For the organization:
Any skills development is a program, a continuous journey of improvement. It is not a single training event or the outcome of sporadic training events. It is crucial, therefore, that your assessment can accompany you along this journey, providing program-embedded analytics to measure the effectiveness of the program. Also, to give direction on necessary interventions and future training programs.
Wave 1:
- Aligning participants’ roles, job descriptions, and competency framework.
- Establish a baseline of current capability at an individual, team, and organizational level.
- Agree on program priorities and schedule training.
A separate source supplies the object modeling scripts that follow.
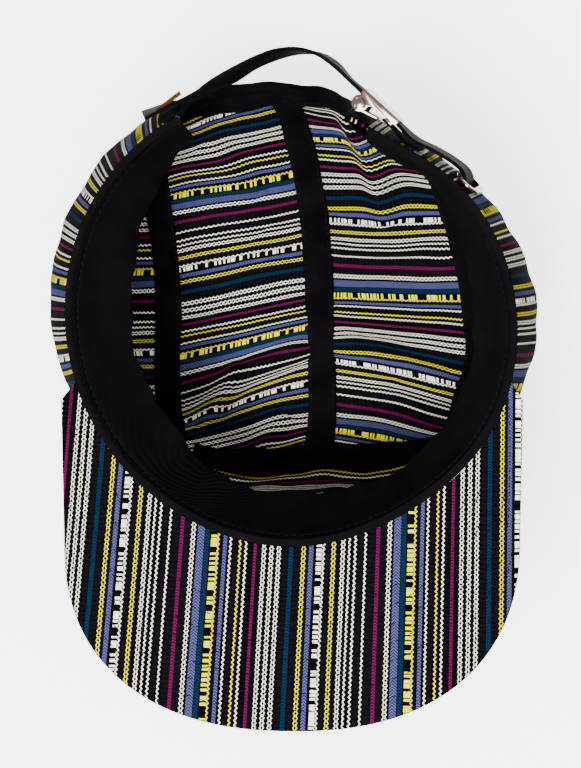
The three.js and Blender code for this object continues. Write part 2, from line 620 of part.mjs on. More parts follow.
function addClip() {
  const matrix = clipMatrix();
  const inside = STRAP_WIDTH / 2 + CLIP_ROOM;
  const outside = inside + METAL;
  const front = CLIP_BACK + CLIP_LENGTH;
  const lobeFrom = radians(15);
  const lobeTo = radians(130);
  const cheek = new THREE.Shape();
  cheek.moveTo(CLIP_BACK, CLIP_TOP).lineTo(front, CLIP_TOP).lineTo(front, CLIP_SKIRT);
  cheek.lineTo(CLIP_NECK.from, CLIP_SKIRT);
  cheek.quadraticCurveTo(CLIP_NECK.to, CLIP_NECK.out,
    CLIP_LOBE * Math.cos(lobeFrom), CLIP_LOBE * Math.sin(lobeFrom));
  cheek.absarc(0, 0, CLIP_LOBE, lobeFrom, lobeTo, true);
  cheek.closePath();
  const bore = solid(new THREE.CylinderGeometry(PIN_RADIUS + GAP, PIN_RADIUS + GAP, 3 * outside, 20)
    .rotateX(Math.PI / 2));
  const cover = new THREE.BoxGeometry(CLIP_LENGTH, METAL, 2 * outside)
    .translate((CLIP_BACK + front) / 2, CLIP_TOP - METAL / 2, 0);
  const bridgeAt = front - BRIDGE.fromFront;
  const bridge = new THREE.BoxGeometry(BRIDGE.length, BRIDGE.thickness, 2 * outside)
    .translate(bridgeAt, CLIP_SKIRT - BRIDGE.below, 0);
  const ear = new THREE.BoxGeometry(BRIDGE.length, EAR.height, METAL);
  const frame = [-outside, inside].reduce((sum, from) => sum
    .add(solid(plate(cheek, from, METAL, 10)))
    .add(solid(ear.clone().translate(bridgeAt, CLIP_SKIRT - EAR.below, from + METAL / 2))),
    solid(cover).add(solid(bridge)));
  add('buckle_frame', geometryOf(frame.subtract(bore)).applyMatrix4(matrix), NICKEL);

  // The lever curls round the pin and lies shut under the strap.
  const leverHalf = inside - GAP;
  const curl = new THREE.Shape();
  curl.absarc(0, 0, LEVER_CURL, radians(165), radians(285), false);
  curl.lineTo(LEVER_REACH, -0.4).lineTo(LEVER_REACH, 0.5).lineTo(1.6, -1.4);
  curl.absarc(0, 0, PIN_RADIUS + GAP + 0.5, radians(-40), radians(165), false);
  curl.closePath();
  const lever = solid(plate(curl, -leverHalf, 2 * leverHalf, 10)).subtract(bore);
  add('buckle_lever', geometryOf(lever).applyMatrix4(matrix), NICKEL);

  const shank = new THREE.CylinderGeometry(PIN_RADIUS, PIN_RADIUS, 2 * outside + 2 * GAP, 20);
  const head = new THREE.CylinderGeometry(PIN_HEAD.radius, PIN_HEAD.radius, PIN_HEAD.height, 20);
  const headPlace = outside + GAP + 0.4 * PIN_HEAD.height;
  const pin = solid(shank)
    .add(solid(head.clone().translate(0, headPlace, 0)))
    .add(solid(head.clone().translate(0, -headPlace, 0)));
  add('buckle_pin', geometryOf(pin).rotateX(Math.PI / 2).applyMatrix4(matrix), NICKEL);
}

// A slot with round ends.
function stadium(width, tall, Kind = THREE.Shape) {
  const radius = width / 2;
  const straight = tall / 2 - radius;
  const outline = new Kind();
  outline.absarc(0, straight, radius, 0, Math.PI, false);
  outline.absarc(0, -straight, radius, Math.PI, 2 * Math.PI, false);
  outline.closePath();
  return outline;
}

// The eyelet's flange lies on the side panel and its barrel goes through it.
function addEyelet() {
  const wall = wallAt(EYELET.azimuth, EYELET.height);
  const sideways = new THREE.Vector3(0, 0, 1).cross(wall.out);
  const upwards = wall.normal.clone().cross(sideways);
  const matrix = new THREE.Matrix4().makeBasis(sideways, upwards, wall.normal);
  matrix.setPosition(wall.point);
  const { slotWidth, slotTall, barrel } = EYELET;
  const flangeFrom = 0.9;
  const barrelFrom = -WALL - 1.2;
  const bore = solid(plate(stadium(slotWidth, slotTall), barrelFrom - 1, 8, 8));
  const flange = solid(plate(stadium(EYELET.width, EYELET.tall), flangeFrom, METAL, 8));
  const tube = stadium(slotWidth + 2 * barrel, slotTall + 2 * barrel);
  const eyelet = flange.add(solid(plate(tube, barrelFrom, flangeFrom - barrelFrom + 0.2, 8))).subtract(bore);
  add('slot_eyelet', geometryOf(eyelet).applyMatrix4(matrix), NICKEL);

  const room = 2 * (barrel + GAP);
  const opening = plate(stadium(slotWidth + room, slotTall + room), barrelFrom - 2, 8, 8).applyMatrix4(matrix);
  const panelMesh = parts.getObjectByName('side_panel_right');
  panelMesh.geometry = geometryOf(solid(panelMesh.geometry).subtract(solid(opening)));
}

addPanels();
addTapes();
addArchBinding();
addSweatband();
addPeak();
addStrap();
addTab();
addLabel();
addClip();
addEyelet();
parts.position.set(-ORIGIN.x, -ORIGIN.y, 0);

export default parts;
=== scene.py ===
import math

import bmesh
import bpy
import numpy as np
from mathutils import Matrix, Vector


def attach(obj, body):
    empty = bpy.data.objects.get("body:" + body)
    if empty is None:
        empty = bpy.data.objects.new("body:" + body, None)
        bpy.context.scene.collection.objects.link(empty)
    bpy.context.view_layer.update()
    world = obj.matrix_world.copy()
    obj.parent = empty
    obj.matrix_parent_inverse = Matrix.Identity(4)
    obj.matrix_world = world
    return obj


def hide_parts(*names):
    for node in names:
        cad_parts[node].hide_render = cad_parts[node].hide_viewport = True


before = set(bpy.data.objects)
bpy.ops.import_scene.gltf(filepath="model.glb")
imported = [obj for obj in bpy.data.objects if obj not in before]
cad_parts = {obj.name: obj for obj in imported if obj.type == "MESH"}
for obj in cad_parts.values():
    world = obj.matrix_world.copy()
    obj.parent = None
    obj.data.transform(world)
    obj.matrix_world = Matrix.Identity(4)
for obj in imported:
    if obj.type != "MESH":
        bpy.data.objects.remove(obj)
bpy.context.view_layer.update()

# View. The upturned cap seen from a metre above its rim, leaning four degrees to the right, with
# the peak towards the viewer and the whole cap inside an upright frame.
MM = 0.001
CAP_MIDDLE = np.array([-1.9, -33.1])  # middle of the whole cap, mm from the crown's axis
VIEW_FROM = (70.0, -31.6, 1105.0)
VIEW_TO = (0.0, -31.6, 105.0)
FILM_HEIGHT = 24.0
LENS = 80.1


def in_frame(points):
    """Points in mm from the crown's axis, as metres in the cap's own frame."""
    shifted = np.array(points, float)
    shifted[..., :2] -= CAP_MIDDLE
    return shifted * MM


def aim_camera():
    """A long lens above the cap, turned so that the strap is at the top of the picture."""
    data = bpy.data.cameras.new("view")
    data.sensor_fit = "VERTICAL"
    data.sensor_height = FILM_HEIGHT
    data.lens = LENS
    data.clip_start = 0.05
    camera = bpy.data.objects.new("view", data)
    bpy.context.collection.objects.link(camera)
    eye, target = Vector(in_frame(VIEW_FROM)), Vector(in_frame(VIEW_TO))
    ahead = (target - eye).normalized()
    upward = Vector((0, 1, 0))
    right = ahead.cross(upward).normalized()
    turn = Matrix((right, right.cross(ahead), -ahead)).transposed()
    camera.matrix_world = Matrix.Translation(eye) @ turn.to_4x4()
    bpy.context.scene.camera = camera


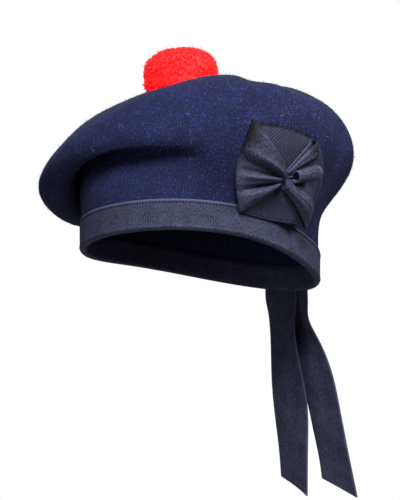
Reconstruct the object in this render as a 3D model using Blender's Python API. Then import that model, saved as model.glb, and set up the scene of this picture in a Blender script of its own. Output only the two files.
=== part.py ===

- By embedding assessments into a development program, we can identify the aspects employees have not understood. It’s then possible to repeat particular elements and provide reinforcement and repetition opportunities until employees fully understand them. In this way, assessment provides direct feedback on the effectiveness of the training methods.
Wave 2 and beyond:
At the end of a learning program, we can measure the learning that has occurred and create a new baseline for planning the next phase of capability building. It provides a clear overview of what worked and didn’t – to prepare the next program with this in mind.
Assessment outcomes also provide a good insight into what concepts or skills employees master easily and the concepts and skills they struggle with. This information is a valuable guideline when deciding how much training to dedicate to different competencies. It can help ensure organizations don’t waste time and money on training competencies employees already understand.
Conclusion
Helping people to engage, be well, and grow are essential to a successful organization.
While some businesses can thrive, even though they exhibit a “fixed” employee mindset, it is unsustainable in the long term. It will cost more in basic levels of customer service, lost output, slow reactions to change, and unskilled and unprepared people.
After all, if your business is doing well in “fixed mode,” think of the endless possibilities for achievement when employees are “self-actualized.” A skills assessment is the first step to success.